Trappers Bakery at Goulburn, NSW - 16/03/24

From there we headed to the next stop which was Tumut, in the heart of the Snowy Mountains. Tumut became big when the hydro-electric scheme was being built - sharing the load of an extra 100,000 people, who worked on the massive project involving the construction of sixteen dams and eight hydro-electric power stations plus more than 220km of tunnels to permit used water to be pumped back into the dams at a later time for re-use in the power stations. As an aside, there is a project underway now to build an extra underground power station that will add 2,000MW of generation to the existing 4,073MW Scheme.

It was agreed that the first night would be at the campground at Jounama Creek. It was a fairly peaceful night only broken by the need for me to get out of bed in the middle of the night for a wee. This ground only has unpowered sites (which is fine because we have our own power supplies on board) and drop-bog dunnies. There are no camping fees, just a $6.00 booking fee on the New South Wales National Parks and Wildlife Service website. Advance bookings are required at all NPWS camping areas. Evasion can lead to a $550.00 fine so it is best just to cough up the sixer. The fee is peanuts anyway for what is gained which is peace and tranquility.

Jounama Creek, NSW - 16/03/24

Jounama Creek, NSW - 16/03/24

Sunday came and a hot breakfast of two bacon and egg sandwiches was enjoyed and then camp was broken down for the trip to the next spot - the Denison campground near Adaminaby, higher up in the mountains. On the way there we decided to head into Adaminaby for petrol, diesel and other supplies before heading for the campground. Again, Denison only has unpowered sites and drop-bogs so the fee is again only the $6.00 booking fee.

Trappers Bakery at Goulburn, NSW - 17/03/24

The area is jointly managed by the NPWS and Snowy Hydro as the campground lies on the shore of the largest water body in the Snowy Scheme, Eucembene Dam (pronounced you-kem-been), which holds nine times the water of Sydney Harbour.

Adaminaby, NSW - 18/03/24

Adaminaby, NSW - 18/03/24

We set up camp just in time for the heavens to open up and it rained on and off for the rest of the day. We did manage to get some time to hit the shore of the dam. Dave brought his fishing rod and I took my camera gear down to take some photos. I narrowly missed the tiger snake that greeted Dave on approach to the water and even though the snake left us alone and slithered away by the time I arrived it was a timely reminder of what lurks right throughout most of the Great Divide. Tiger snakes are not aggressive and would prefer to leave an area where humans are rather than stand their ground and attack but they are the world's fifth deadliest land snake and it doesn't pay to corner them or antagonise them, as they will then prepare to fight their way out. Tiger snakes do not go into hibernation as early as other snakes do which is why they are often encountered in the mountain ranges of the eastern states during the colder weather.

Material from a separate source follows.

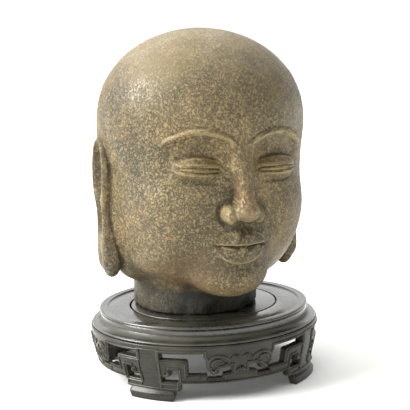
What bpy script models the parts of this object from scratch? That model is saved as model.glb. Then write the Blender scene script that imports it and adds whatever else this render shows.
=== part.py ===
"""Carved stone head of a shaven figure, resting on a round hardwood stand with pierced aprons.

Metres, +Z up. The origin is on the floor, in the middle of the object's bounding box. The face
looks towards -Y. The stand's legs are on the diagonals and its four aprons lie between them.
"""

import math

import bmesh
import bpy
import numpy as np

TOUCH_GAP = 0.0003  # between two pieces that rest on each other

# The turned top of the stand, and the panel let into it.
STAND_HEIGHT = 0.0658
RIM_RADIUS = 0.1000
RIM_WIDTH = 0.0078
RIM_LIP = 0.0012
RIM_BEAD_HEIGHT = 0.0034
BAND_HEIGHT = 0.0048
WAIST_INSET = 0.0018
SHOULDER_RADIUS = RIM_RADIUS * 1.09
RING_OVERHANG = 0.0016
RING_BEAD_HEIGHT = 0.0020
TOP_RING_HEIGHT = 0.0150
PANEL_RADIUS = RIM_RADIUS * 0.695
PANEL_THICKNESS = 0.0060
PANEL_GAP = 0.0016
PANEL_LEDGE = 0.0060
PANEL_EDGE = 0.0006
TURNING_STEPS = 40

# The pierced wall with its legs. Widths run along the wall, heights are above the floor.
WALL_THICKNESS = 0.0080
ANKLE_INSET = 0.0064
TOE_INSET = 0.0030
FOOT_HALF_WIDTH = 0.0210
FOOT_FLARE = 0.0028
FOOT_HEIGHT = 0.0092
BLOCK_HALF_WIDTH = 0.0285
BLOCK_BOTTOM = 0.0090
POST_HALF_WIDTH = 0.0112
HOOK_REACH = 0.0360
HOOK_BAND = 0.0092
HOOK_CORNER = 0.0036
HOOK_EYE_FLOOR = 0.0172
HOOK_EYE_TOP = 0.0284
TAB_REACH = 0.0195
TAB_FLOOR = 0.0216
RAIL_BOTTOM = 0.0155
RAIL_TOP = 0.0248
RAIL_STEP = 0.0034
RAIL_RISE = 0.0026
TOP_RAIL_DROP = 0.0220
TOP_RAIL_BOTTOM = STAND_HEIGHT - TOP_RAIL_DROP
HOOK_DROP = 0.0056
HOOK_TOP = TOP_RAIL_BOTTOM - HOOK_DROP
CLOUD_REACH = 0.0308
CLOUD_BOTTOM = 0.0290
CLOUD_LOBE_OUT = 0.0286
CLOUD_LOBE_IN = 0.0190
CLOUD_LOBE_BOTTOM = 0.0242
CLOUD_STEM = 0.0080
WALL_STRIPS = 12
STAND_TURN_DEG = -4.0
STAND_SET_BACK = 0.0090  # of the stand's axis behind the middle of the object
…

Unfortunately it rained pretty solid after tea and we didn't get an opportunity to sit by a fire. Whilst it would have been easy enough to get a fire going, it'd be fairly pointless as we had no shelter to keep us dry under those circumstances. So we spent the rest of the evening in our tents before turning in for the night. I woke up the following morning after enjoying a well deserved sleep in and treated myself to a healthy breakfast of cereal and a drink of orange juice. We then headed to Cooma for a day trip and after some shopping at the local camping store (I bought a couple of flannelette shirts) we headed to one of the local pie shops for some lunch. Following that we returned to the campground and Dave went to try his luck with the fishing rod whilst I went on a scrounge for some firewood.

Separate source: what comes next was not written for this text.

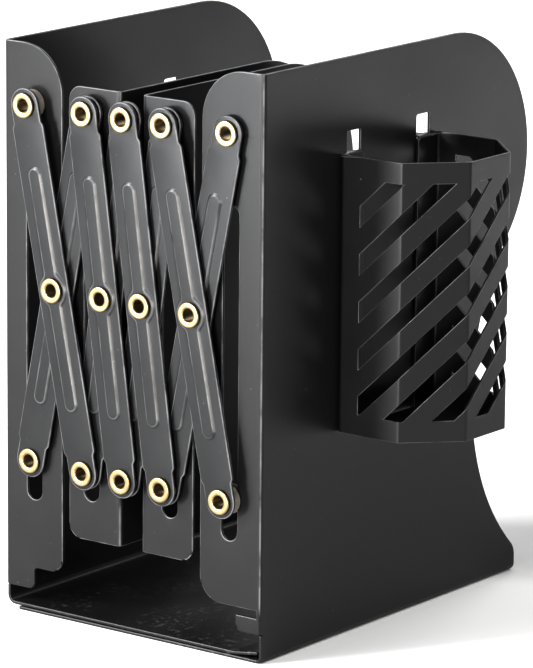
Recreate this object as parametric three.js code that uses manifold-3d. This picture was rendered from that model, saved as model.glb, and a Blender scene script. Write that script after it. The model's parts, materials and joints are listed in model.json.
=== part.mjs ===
// Expandable bookend: two end plates and two dividers on a row of four crossing pairs of arms,
// with a pen holder hung on the right plate. Millimetres, +X the way it opens, -Y its front, +Z up.
// The origin is the centre of the underside of the base, with the bookend closed.

import * as THREE from 'three';
import * as BufferGeometryUtils from 'three/addons/utils/BufferGeometryUtils.js';
import Module from 'manifold-3d';

const wasm = await Module();
wasm.setup();

// Sheets, fits and facets
const plateSheet = 1.2;
const dividerSheet = 1;
const armSheet = 1.3;
const holderSheet = 0.9;
const bendRadius = 1;
const gap = 0.3;
const overrun = 1;
const facetError = 0.08;
const turnSteps = 12;

// End plates
const plateHeight = 200;
const baseDepth = 151.5;
const headRadius = 46;
const headOverhang = 3;
const waistInset = 28.5;
const heelRadius = 7;
const heelHeight = 12.4;
const panelInset = 1;
const lowerSheetInset = 5;
const upperBendRadius = 2;
const lipLength = 10;
const lipRise = 1.5;

// Front flanges of the end plates
const flangeWidth = 25.5;
const flangeTopRadius = 17;
const leftShoulder = 16.5;
const leftShoulderRadius = 5;
const leftFoot = 8.7;
const leftFootWidth = 12.9;
const rightShoulder = 18.5;
const rightShoulderRadius = 9;
const rightFoot = 10.2;
const rightFootWidth = 9.8;
const rightFootTop = 15.3;
const footRadius = 2.5;

// Pivots of the arms
const outerPitch = 25.2;
const innerPitch = 16.9;
const pivotInset = 13.2;
const topPivotDrop = 20.6;
const bottomPivot = 55.4;
const slackAtOpenPivot = 1.4;

// Slots that the lower pivots climb
const slotWidth = 6.6;
const slotDrop = 24.4;
const plateSlotReach = 14.4;
const dividerSlotReach = 10.8;

// Dividers
const dividerDrop = 12.4;
const dividerBottom = 30.5;
const dividerFold = 4.4;
const dividerDepth = 119;
const dividerHeadRadius = 40;
const dividerHeelRadius = 15;
const dividerCornerRadius = 5;
const flangeSpacing = 3;

// Arms
const armWidth = 13;
const armEndRadius = 5.9;
const shoulderReach = 6.8;
const shoulderRun = 1.4;
const ribWidth = 6;
const ribInset = 21;
const bossRadius = 5.7;
const embossHeight = 0.6;
const embossSlope = 0.5;

// Eyelets and washers
const boreRadius = 2.15;
const shankRadius = 2.7;
const headDiameter = 8.7;
const headHeight = 0.8;
const flareDiameter = 7.8;
const flareHeight = 0.6;
const washerRadius = 5;
const middleWasherRadius = 4.1;
const washerThickness = 0.7;

// Pen holder and the slots that it hangs in
const hangerSpacing = 40;
const hangerCentre = 70.2;
const hangerWidth = 7.6;
const hangerDrop = 33.6;
const hangerHeight = 8.3;
const holderHeight = 95.3;
const holderFacet = 23.3;
const holderSideWall = 25;
const holderFlange = 12.4;
const holderBend = 0.8;
const hookWidth = 7;
const hookDrop = 6.5;
const grilleSlot = 5;
const grilleBar = 6.5;
const grilleMargin = 7.3;
const grilleStart = 15.5;

// Places that follow from these
const frontY = -baseDepth / 2;
const headReach = baseDepth + headOverhang;
const pivotX = outerPitch + innerPitch;
const halfWidth = pivotX + pivotInset;
const topPivot = plateHeight - topPivotDrop;
const pivotSpan = topPivot - bottomPivot;
const slotTop = topPivot - slotDrop;
const dividerTop = plateHeight - dividerDrop;
const hangerBottom = plateHeight - hangerDrop;
const plateBend = bendRadius + plateSheet;
const upperSheetLevel = plateSheet + gap;
const rearArmBack = frontY - gap - washerThickness - gap;
const frontArmBack = rearArmBack - armSheet - gap - washerThickness - gap;
const behindFlange = frontY + plateSheet;
const behindDivider = frontY + dividerSheet;
const stationX = [-pivotX, -innerPitch, 0, innerPitch, pivotX];

const coat = new THREE.MeshStandardMaterial({ color: 0x1d1c1e, roughness: 0.42, metalness: 0.1 });
const armCoat = new THREE.MeshStandardMaterial({ color: 0x232325, roughness: 0.38, metalness: 0.1 });
const brass = new THREE.MeshStandardMaterial({ color: 0xc9a765, roughness: 0.3, metalness: 0.9 });
const nylon = new THREE.MeshStandardMaterial({ color: 0x6b655f, roughness: 0.6, metalness: 0 });

const bookend = new THREE.Group();

function add(name, geometry, material, position = [0, 0, 0], turn = 0) {
  const mesh = new THREE.Mesh(geometry, material);
  mesh.name = name;
  mesh.position.set(...position);
  mesh.rotation.y = turn;
  bookend.add(mesh);
}

// Points along a round stretch, fine enough for its radius
function arc(x, y, radius, from, to) {
  const step = 2 * Math.acos(1 - Math.min(facetError / radius, 0.3));
  const count = Math.max(1, Math.ceil(Math.abs(to - from) / step));
  return Array.from({ length: count + 1 }, (_, i) => {
    const angle = from + (to - from) * i / count;
    return new THREE.Vector2(x + radius * Math.cos(angle), y + radius * Math.sin(angle));
  });
}

// A closed outline from corners [x, y, radius], each rounded by its own radius
function rounded(corners) {
  return corners.flatMap(([x, y, radius = 0], i) => {
    const corner = new THREE.Vector2(x, y);
    if (radius === 0) return [corner];
    const next = corners[(i + 1) % corners.length];
    const back = new THREE.Vector2(...corners.at(i - 1)).sub(corner).normalize();
    const ahead = new THREE.Vector2(...next).sub(corner).normalize();
    const half = Math.acos(back.dot(ahead)) / 2;
    const inward = back.clone().add(ahead).normalize();
    const centre = corner.clone().addScaledVector(inward, radius / Math.sin(half));
    const reach = radius / Math.tan(half);
    const start = corner.clone().addScaledVector(back, reach).sub(centre).angle();
    const end = corner.clone().addScaledVector(ahead, reach).sub(centre).angle();
    const sweep = Math.atan2(Math.sin(end - start), Math.cos(end - start));
    return arc(centre.x, centre.y, radius, start, start + sweep);
  });
}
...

Finding firewood legally is not easy and it is banned in the NPWS jurisdiction so I had to drive for a while to collect what we needed. We had plenty of large logs collected for the night at Jounama so all I needed was some medium ones to let the flames rip and get the bigger ones burning better. Whilst on this road trip I stopped at a recently restored cottage in the middle of the former Kiandra Goldfields. I have to be honest and say that I didn't know there were a goldfields precinct in the Snowy Mountains but there sure was and the cottage in question was built from basalt rocks, a tribute to the area's volcanic history.

The area's first payable gold was discovered in Kiandra in 1859, by local settlers. A year or so later, the local population was estimated at around 10,000 people. Mining would last another forty years with the largest nugget believed to be 9kg. The total yield for the Kiandra Goldfields was 48 tonnes, or $51bn worth at today's spot price (if my maths and conversions of troy ounces to kg are all correct and they may not be). This amount is quite a lot, considering that the Commonwealth Government's own gold reserve amounts to around 80 tonnes. With so many people looking for gold, there just had to be a police station and a court house and in 1890 a permanent structure, pictured below, was constructed for this purpose. When the miners decided they'd had enough and left the fields to resume their normal lives, the building was sold to a privateer who used it as a chalet. The last resident of Kiandra left in 1974 and many of the remaining buildings were destroyed either by the NSW Government (for what reason we don't know) and the 2020 bushfires claiming most of what was left.

Adaminaby, NSW - 18/03/24

In recent times the NSW National Parks and Wildlife Service restored the police station and today it stands almost alone as a testament to the way things were built in the 19th century but it is coupled with a sad reminder that government-sponsored vandalism is unfortunately also a part of our history.

Back to the camping, we headed back to the camp to cook tea for the final night. Beef rissoles with mash, peas and corn were a most welcome fare, followed by an ice cream - bugger the esky, people - always take a dual zone camp fridge! We then sat by the fire until around 22:30 when bed time came about. A quiet night's sleep was had and after another quality sleep in, we were up by 09:00 to make breakfast before breaking camp. Dave would spend another night at Jounama before heading home but I had to leave for home as work beckoned. Another successful camp was unfortunately over but aside from the rain, it was good to get away again.

Adaminaby, NSW - 18/03/24

I am not yet sure where the next camp will be or how long it'll go for but you can rest assured of one thing - there will be another camp.

Written at 22:11 on 27 March 2024 by Brad.